Given this superficial presentation, we cannot at this juncture conclude that the remaining Town officials are entitled to qualified immunity. The limitations of the record and of the defendants' arguments stand in the way. It follows that we must vacate the district court's entry of summary judgment on the claims against the remaining Town officials.
We add a coda. To the extent the remaining Town officials focus on the first prong of qualified immunity in their appellate brief, that reliance is mislaid. They have made, at most, generalized and non-specific arguments with respect to each individual defendant. Since we already have held that Alston has survived summary judgment on the merits of his First Amendment retaliation claims, see supra Part II(C), such arguments are insufficient to ground a conclusion that Alston's version of the facts falls short of working a violation of his constitutional rights. See Alfano, 847 F.3d at 75.
We also think it useful to comment upon the second prong of the qualified immunity inquiry. In their appellate brief, the Town officials cite that prong and state that "the law must have been sufficiently clear that ‘any reasonable official in the defendant's position would have known that the challenged conduct is illegal "in the particular circumstances that he or she faced." ’ " They also discuss the Pickering balancing of the interests, see Pickering v. Bd. of Educ. of Twp. High Sch. Dist. 205, 391 U.S. 563, 568, 88 S.Ct. 1731, 20 L.Ed.2d 811 (1968), and their claimed justifications for the termination of Alston's employment. But they do not explain why these elements of Alston's First Amendment retaliation claims fail one or more components of the second prong. Given the lack of clarity as to the arguments actually being made, we cannot now conclude that the remaining Town officials are entitled to qualified immunity. The entry of summary judgment in their favor on Alston's section 1983 free-speech retaliation claims, in both their individual and official capacities, must, therefore, be vacated.

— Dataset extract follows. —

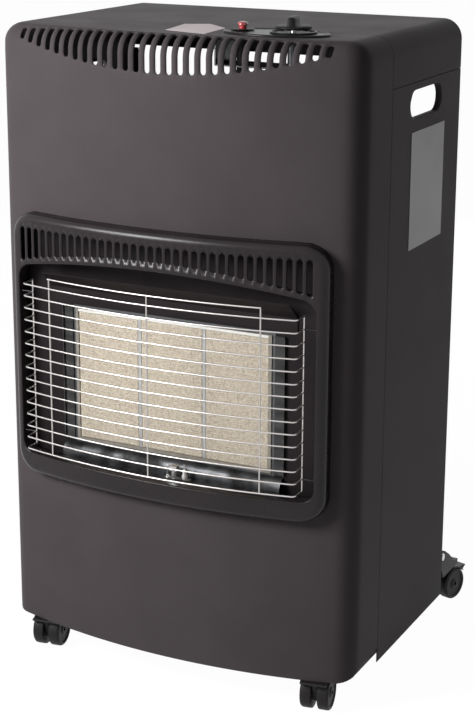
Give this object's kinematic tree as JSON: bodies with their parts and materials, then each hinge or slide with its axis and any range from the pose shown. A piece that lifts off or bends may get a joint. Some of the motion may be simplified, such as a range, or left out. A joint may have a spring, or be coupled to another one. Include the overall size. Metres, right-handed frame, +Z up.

This does not mean, of course, that the district court cannot explore the qualified immunity issue in all its aspects on remand. For instance, the district court may entertain successive motions for summary judgment, see FDIC v. Kooyomjian, 220 F.3d 10, 16 (1st Cir. 2000), or address the issue at a subsequent stage of the litigation, see Guzmán-Rivera v. Rivera-Cruz, 98 F.3d 664, 669 (1st Cir. 1996) (noting that even though defendants had waived defense of qualified immunity at summary judgment stage, defense remained available for subsequent stage of litigation). We leave these matters to the district court's informed discretion, and we take no view of the future disposition of the issue.
D. Non-Cooperation Agreements.
There is one loose end. After Alston commenced this action, the Town entered into settlement agreements with three black men who had asserted claims against it. Each of the agreements contained a similarly worded non-cooperation clause, which barred the claimant from "voluntarily cooperat[ing] or assist[ing] any person or entity ... in the prosecution of any claims against the defendants." One of the agreements went so far as to prohibit cooperation with "Gerald Alston in connection with the pending federal court complaint." The prohibition contained in the agreements, however, was not absolute: the agreements did not prohibit the claimants "from testifying truthfully under oath if compelled to do so via subpoena or court order in a legal proceeding" or from "cooperating with any federal or state agency investigation not initiated by a Party."
Alston's first amended complaint (FAC) added seven plaintiffs to this action, but the district court severed the added plaintiffs. Although the added plaintiffs are not parties to this appeal, it should be noted that two of the black men with whom the Town settled were named as plaintiffs in the FAC. The Town also settled with another black man who sought to sue separately for assault and battery.
When Alston learned of the agreements, he moved for an order voiding the clauses prohibiting voluntary cooperation with a party in his position as against public policy. The district court denied the motion, and Alston assigns error.
Alston's principal plaint is that the non-cooperation clauses are against public policy. In support, he relies primarily on our decision in EEOC v. Astra USA, Inc., 94 F.3d 738 (1st Cir. 1996). There, we concluded that agreements that prohibit cooperation with government agencies are void on public policy grounds. See id. at 745. This case, however, is a horse of a different hue: the clauses at issue explicitly allow the signatories to cooperate with agency investigations and to provide information pursuant to subpoenas or court orders. Astra is, therefore, inapposite.
In a final attack on these agreements, Alston argues that, in pursuing his civil rights claims, he is acting as a private attorney general. As a result, he suggests, his claims "implicate[ ] the public interest in safeguarding civil rights." Alston's reasoning is flawed. It would essentially ban commonplace non-disclosure clauses from settlement agreements in all civil rights actions. Such a broad proscription finds no support in the case law. To the contrary, "public policy strongly favors encouraging voluntary settlement of employment discrimination claims." Id. at 744.
We will "rarely" invalidate settlement agreements on public policy grounds. Bandera v. City of Quincy, 344 F.3d 47, 52 (1st Cir. 2003). This case falls within the general rule, not within the long-odds exception to it. The Town's use of non-cooperation clauses as a bargaining chip in settlement negotiations may be controversial, but we are not prepared to break new ground and hold that a municipality's use of such clauses is against public policy. We therefore affirm the district court's denial of Alston's motion to void the non-cooperation clauses.
III. CONCLUSION
We need go no further. Just as large oaks from single acorns grow, so too — as this case illustrates — sprawling lawsuits can grow from a single, highly charged racial slur. And this suit is not yet at an end. For the reasons elucidated above, the judgment of the district court is affirmed in part and vacated in part. Specifically, we vacate the district court's grant of summary judgment as to Alston's retaliation claims under section 1983 against the Town and the Board. We also vacate the district court's judgment as to Alston's section 1983 retaliation claims against Daly, Greene, Heller, Franco, and Wishinsky, in their personal and official capacities. The case is remanded for further proceedings consistent with this opinion. All parties shall bear their own costs.